Sonríen, sonríen a la muerte, y le dan la bienvenida con un banquete.
Dentro de poco demonios alados vendrán a buscarlos para transportar su sombra, o hálito, a recorrer un viaje de ida y vuelta al otro mundo.
Desde lejos parecen dos estatuas de bronce, pesadas, eternas. Su presencia es rotunda y punzantemente atávica.
Su extraña mueca afilada en la comisura de los labios te atrapa, como una hipnosis. No puedes dejar de mirarla. Es una invitación, pero también un gesto inaprensible. Una incógnita. Incluso un aviso. Los ojos almendrados y abiertos no saben si miran hacia el futuro con calma o perplejos. Congelado en el tiempo queda la expresión de los pasantes, en el instante mismo de habitar el umbral entre la vida y la muerte.
Él la rodea con el brazo convirtiéndose en una cueva para su espalda, pero ella avanza con sus brazos en el espacio, como una invitación. Una invitación a que la acompañes en su viaje.
Si esa vitrina no estuviera entre nosotras, las cogería delicadamente, sus cuatrocientas piezas sus cuatrocientos golpes, apoyando el reverso de mi palma en el cuenco que hace con su mano izquierda y rodeando delicadamente los dedos de la derecha con los míos, como cuando dos personas se despiden con especial afecto, y se cogen ambas manos apretadas cerca del pecho.
Lo que más me conmueve, sin embargo, es pensar que podría emocionarme y solo con una lágrima destruir por completo un profundo enigma atrapado en un material descabelladamente frágil, siempre al borde de la desaparición. Casi como un aviso en metalenguaje, la naturaleza efímera y perecedera de la terracota no hace más que subrayar la del cuerpo propio.
Estamos acostumbrados a admirar la rotundidad casi infranqueable de la historia, vigilada por la pesadez de sus materiales. Gestos - secretos – materializados en golpes de mármol, cobre, hierro, piedra, como si con el mármol pudiéramos luchar contra la mortalidad. Hay una cierta seguridad en ver la rotundidad del Coliseo imperturbable a guerras, invasiones, dictadores; a la contaminación, al tráfico, a las selfies….

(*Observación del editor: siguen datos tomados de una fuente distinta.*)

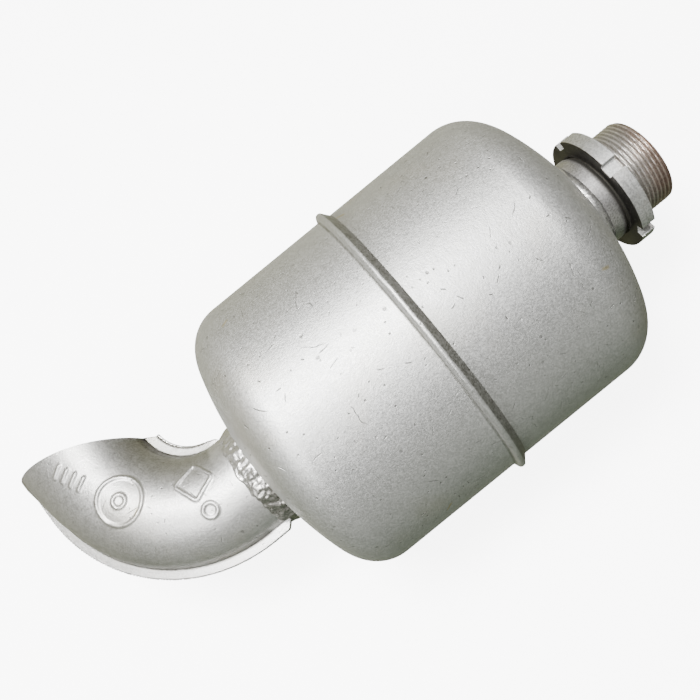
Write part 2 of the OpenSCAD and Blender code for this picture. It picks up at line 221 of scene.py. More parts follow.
def finish_piece(obj, body, material, slot, *nodes):
    """Gives a piece its material, parents it to the body it rides on and hides the CAD nodes it stands for.
    """
    obj.data.materials.clear()
    obj.data.materials.append(material)
    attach(obj, body)
    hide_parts(*nodes)


def apply_modifiers(obj):
    """Turns an object's modifiers into its mesh."""
    graph = bpy.context.evaluated_depsgraph_get()
    mesh = bpy.data.meshes.new_from_object(obj.evaluated_get(graph))
    obj.modifiers.clear()
    obj.data = mesh


def weld_bead(name, centres, seed):
    """One lumpy bead from (point, radii) blobs, melted together."""
    dice = random.Random(seed)
    blob = bmesh.new()
    for point, radii in centres:
        turn = Matrix.Rotation(dice.uniform(0, 6.28), 4, Vector((1, 0, 0)))
        place = Matrix.Translation(point) @ turn @ Matrix.Diagonal((*radii, 1))
        bmesh.ops.create_icosphere(blob, subdivisions=3, radius=1, matrix=place)
    mesh = bpy.data.meshes.new(name)
    blob.to_mesh(mesh)
    blob.free()
    obj = bpy.data.objects.new(name, mesh)
    bpy.context.scene.collection.objects.link(obj)
    melt = obj.modifiers.new("melt", "REMESH")
    melt.mode = "VOXEL"
    melt.voxel_size = 0.25 * MM
    melt.use_smooth_shade = True
    relax = obj.modifiers.new("relax", "SMOOTH")
    relax.factor = 0.5
    relax.iterations = 1
    apply_modifiers(obj)
    return obj


# ---------------------------------------------------------------- node helpers

def add(tree, kind, inputs=None, **settings):
    """Adds a shader node. inputs holds a value or a socket to link for each input."""
    node = tree.nodes.new(kind)
    for key, value in settings.items():
        setattr(node, key, value)
    for key, value in (inputs or {}).items():
        if isinstance(value, bpy.types.NodeSocket):
            tree.links.new(value, node.inputs[key])
        else:
            node.inputs[key].default_value = value
    return node


def math_node(tree, operation, a, b=0.0):
    return add(tree, "ShaderNodeMath", {0: a, 1: b}, operation=operation).outputs[0]


def ramp(tree, value, low, high, to_low=0.0, to_high=1.0):
    """Maps value from low..high to to_low..to_high, smoothly and clamped."""
    node = add(tree, "ShaderNodeMapRange", {"Value": value, "From Min": low, "From Max": high,
                                            "To Min": to_low, "To Max": to_high})
    node.interpolation_type = "SMOOTHSTEP"
    return node.outputs["Result"]


def mix(tree, factor, a, b):
    """Mixes two colours: a where factor is 0, b where it is 1."""
    return add(tree, "ShaderNodeMix", {0: factor, 6: a, 7: b}, data_type="RGBA").outputs[2]


def noise_node(tree, vector, scale, detail=3.0, roughness=0.5):
    return add(tree, "ShaderNodeTexNoise", {"Vector": vector, "Scale": scale, "Detail": detail,
                                            "Roughness": roughness}).outputs[0]


def start_material(name):
    """A new node material: (material, tree, position socket in metres, separated X, Y, Z)."""
    material = bpy.data.materials.new(name)
    material.use_nodes = True
    tree = material.node_tree
    tree.nodes.clear()
    place = add(tree, "ShaderNodeTexCoord").outputs["Object"]
    parts = add(tree, "ShaderNodeSeparateXYZ", {0: place}).outputs
    return material, tree, place, parts


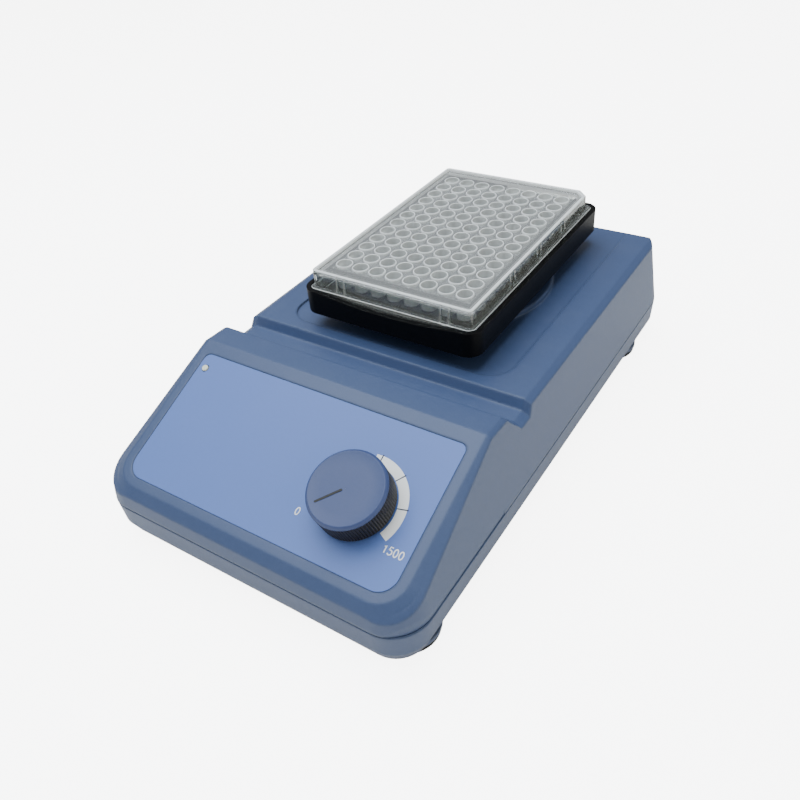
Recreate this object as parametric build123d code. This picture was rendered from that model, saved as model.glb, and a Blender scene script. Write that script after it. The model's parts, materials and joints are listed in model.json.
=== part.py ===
from build123d import *
import os
from math import cos, radians, sin, tan

# Orbital microplate shaker, in millimetres and degrees.
# X runs to the right seen from the front, Y to the back and Z up.
# The origin is on the table, under the middle of the housing.

# Housing outline at the parting line
body_width = 157.6
body_depth = 263.0
body_corner_radius = 16.0
wall = 2.5
wall_lean = 8.6

# Heights above the table
foot_height = 4.0
knee_height = 10.0
parting_height = 21.5
panel_front_height = 31.75
groove_height = 49.6
deck_height = 54.0

# Lower housing
seam_gap = 0.5
knee_inset = 0.7
underside_inset = 3.2
floor_thickness = 2.5
lip_thickness = 1.4
lip_clearance = 0.5
lip_rise = 2.0
lip_root = 5.0
vent_x = 21.0
vent_width = 3.0
vent_length = 34.0
vent_pitch = 7.0
vent_count = 6

# Upper housing, seen from the side
panel_setback = 4.5
panel_run = 67.8
panel_slope = 22.7
strip_depth = 12.3
strip_fall = 0.6
groove_front_run = 10.0
groove_floor_depth = 7.8
groove_back_run = 2.4
edge_flat_inset = 7.9
edge_bevel = 24.8
bevel_depth = 3.5
panel_corner_radius = 12.0

# Recessed field and round plinth on the deck
field_side_gap = 20.8
field_front_gap = 6.4
field_corner_radius = 12.0
field_depth = 1.0
plinth_radius = 46.0
plinth_rise = 1.5
plinth_edge = 0.8
collar_thickness = 1.8
collar_rise = 1.6

# Control panel
overlay_side_gap = 12.0
overlay_length = 63.4
overlay_front_gap = 4.0
overlay_front_radius = 8.0
overlay_back_radius = 3.0
overlay_thickness = 0.35
overlay_recess = 0.5
overlay_clearance = 0.2

# Speed knob and its potentiometer
knob_from_right = 41.6
knob_up_panel = 31.3
knob_radius = 16.1
knob_height = 12.0
knob_gap = 0.6
knob_wall = 1.8
knob_bevel = 1.0
knob_band = 1.6
knurl_count = 87
knurl_depth = 0.5
knob_cap_radius = 14.6
knob_cap_thickness = 1.2
knob_hub_radius = 5.5
pointer_width = 0.9
pointer_thickness = 0.4
pointer_start = 1.3
pointer_end = 12.6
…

Sin embargo, Roma escrito también en su reverso tiene otras formas de invitarnos al más allá. El rastro de una civilización que buscaba el arte frágil frágil como forma para conquistar el infinito. El secreto etrusco es conmover no con la inmortalidad - del mármol romano - sino con la belleza efímera - de la terracota -. Te regala una enseñanza: míralo todo siempre como si fuera la última vez. Igual mañana se desintegra. Su cuerpo de polvo compacto, así como el mío, existe siempre al borde de la desaparición. Cómo habrá sobrevivido todos estos años, aun rota en 400 pedazos, se me escapa y me sobrecoge Quizás la fragilidad no es tan débil. Y la generosidad y humildad de sus autores al esculpir con semejante perfección algo prácticamente abocado a su desaparición conmueve más allá de las palabras.
Toco la vitrina en el lugar donde está su mano. Siento el contacto. El tiempo está detenido. Un hombre se acerca a mi desde el fondo del pasillo y me dice:
- No debes temer a la muerte.
- ¿Scusi? – contesto saliendo de mi estado absorto -
- Es lo que ella te está diciendo. No debes temer a la muerte. Mañana volverás a empezar.